I mistakenly thought he may have a lower flush and made a complete donk call. Of course he showed me 2-5-x-x for the bottom full house and I was livid. Don’t feed the bears! Let them sleep quietly.


On the very next big blind I managed to break another one of my cardinal rules: ‘don’t bet the blockers’. My mind was wandering as I had no interest in my current hand of 8-8-8-J. Four players saw an unraised pot of 6-7-9 rainbow.

I just couldn’t help myself as I clicked in a half-pot bet of $ 20. To my horror I picked up two callers. This shouldn’t have happened. This sort of flop is safe-ish for betting the blockers because it doesn’t provide any flush draws or other straight draws, as for example 7-9-J does. I was now praying for a 10 on the turn. Another nice little rule is to only bluff on flops where you have outs. Although I must admit, I didn’t look for my outs until I picked up two callers.

The 10 didn’t arrive but an equally perfect offsuit 5 hit the turn – ideal bluffing material. As there aren’t any flush draws on this board my opponents must have been looking for a paired board. It hadn’t paired and no new draws had appeared.

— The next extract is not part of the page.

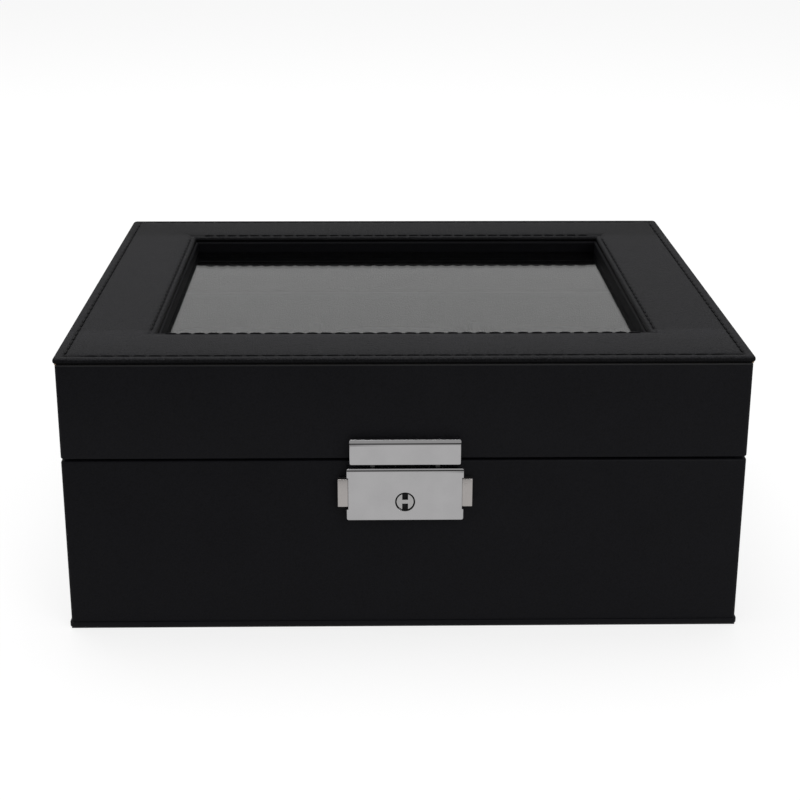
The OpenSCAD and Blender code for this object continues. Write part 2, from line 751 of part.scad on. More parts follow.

It’s pretty safe to assume at this level of PLO that players won’t chase lower straights with the likes of 3-4-5-6. So I crossed my fingers again, bet the pot ($ 100) and closed my eyes…Oh what a joyful sound the pass, pass and jingle makes as the pot is passed to you with your eyes closed.

This was followed by a pretty dry 20 minutes or so. My steaming opponent was certainly not steaming any more. The table was definitely on the tight side and I was $ 610 up. Time to quit. In any case, I prefer to play several short one-hour cash game spells rather than one four or five-hour spell. This is one benefit of internet poker that live poker cannot match.

My mind was beginning to wander elsewhere and just for a change I listened to my own rules. Okay, that’s rubbish. I succumbed to temptation. I logged off, threw on a new shirt and popped down the club for a little bit of eye candy.